John B. Peoples by Michael Cowan is a suspenseful thriller that really hooks you with its unique take on a betrayal plot. Cowan excels at taking a familiar revenge storyline and turning it into an examination of true human resilience. The most impressive parts are the vivid scenery paired with well-developed side characters, like John’s loyal childhood friend, who helps him renovate his home, and his teen daughter, Amy, who steps up as his researcher and cheerleader during his recovery. The conversations flow effortlessly, and Cowan addresses the shift from independence to a major injury with real care. I love that the plot avoids forced twists just to create an air of suspense; the high stakes easily carry the momentum forward. The author paces the timeline beautifully, contrasting the heavy, looming threat of a manhunt against the slow, draining realities of inpatient rehab. If you are looking for an exciting thriller that tackles justice, survival, and real-life issues, you will love this one.

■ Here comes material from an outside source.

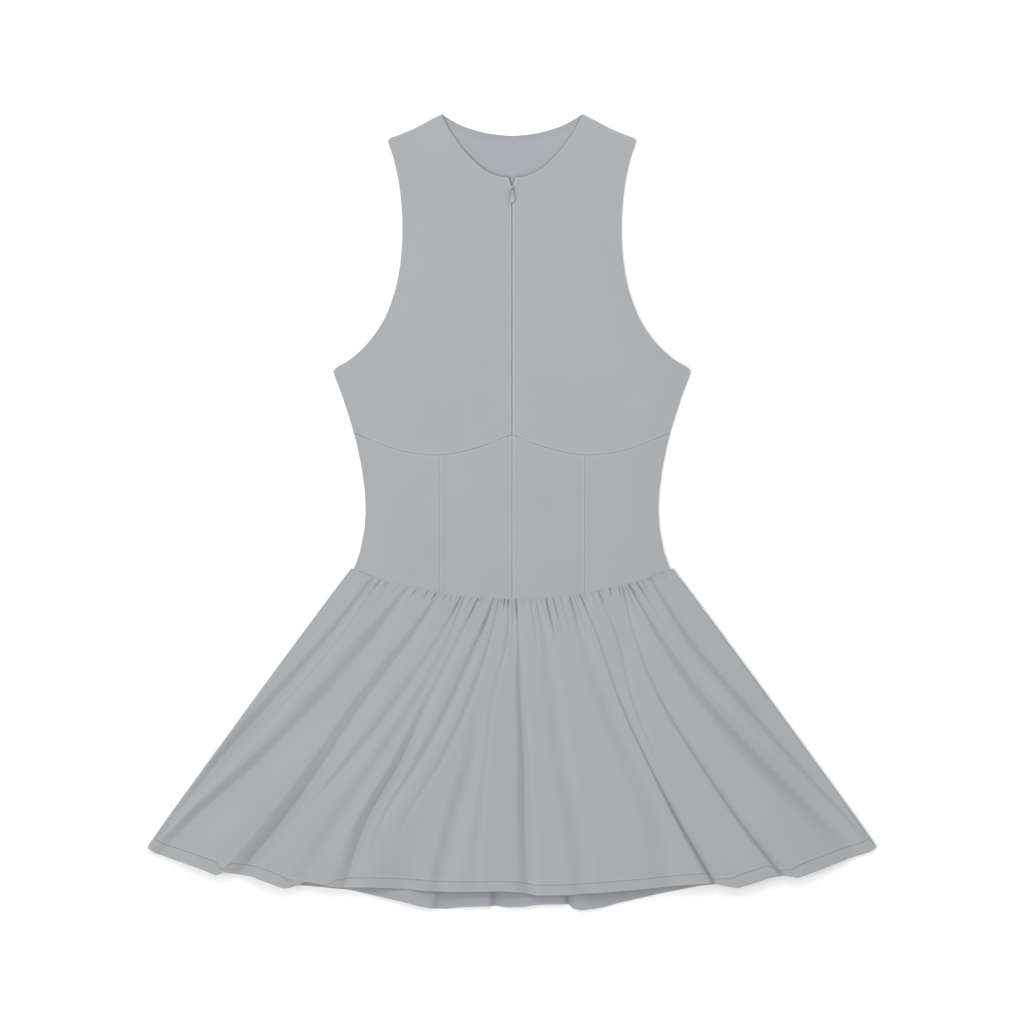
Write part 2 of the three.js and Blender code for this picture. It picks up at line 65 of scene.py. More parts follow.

                        5 Star Gold Review From Literary Titan

John Peoples’ life has unraveled. He is divorced, stuck in a converted garage, and drifting without any real sense of purpose. Then fortune appears to intervene. He and his boss share a lottery ticket and win a staggering $40 million jackpot. For a brief moment, John believes everything is about to change. Instead, his boss disappears, seemingly intent on claiming the winnings alone. John gives chase, only to suffer a catastrophic spinal injury. Even that does not break him. He presses on through a globe-spanning pursuit, with his share of the money always just beyond reach.

 

John B. Peoples, by Michael Cowan, is a work of contemporary fiction built around a familiar yet compelling figure. John may call to mind the biblical Job, a man battered by forces that seem arbitrary, relentless, and impossible to make sense of. Trial follows trial. Misfortune arrives without warning. Any promise of stability vanishes almost as soon as it appears.

 

John is portrayed as an essentially decent man. He has flaws, certainly, but nothing that justifies the endless chain of setbacks that defines his life. He seems marked by misfortune, as though he has been fated to struggle while others move easily toward comfort and success. Yet he refuses to surrender. He is determined to recover what is his, and his vanished half of the lottery winnings becomes more than money. It becomes justice. It becomes dignity. It becomes the embodiment of everything he has been denied.

 

In many ways, John stands in for the person who grows up in a prosperous society and still never quite manages to get ahead. Cowan taps into that quiet resentment, that weary longing produced by watching others enjoy wealth, security, and privilege while one’s own life is shaped by random, punishing turns. When the possibility of a better life hangs so close, so visible, so maddeningly attainable, how far would someone go to seize it? That is the question at the heart of the novel. Cowan answers it through a character study that feels persuasive, human, and deeply affecting.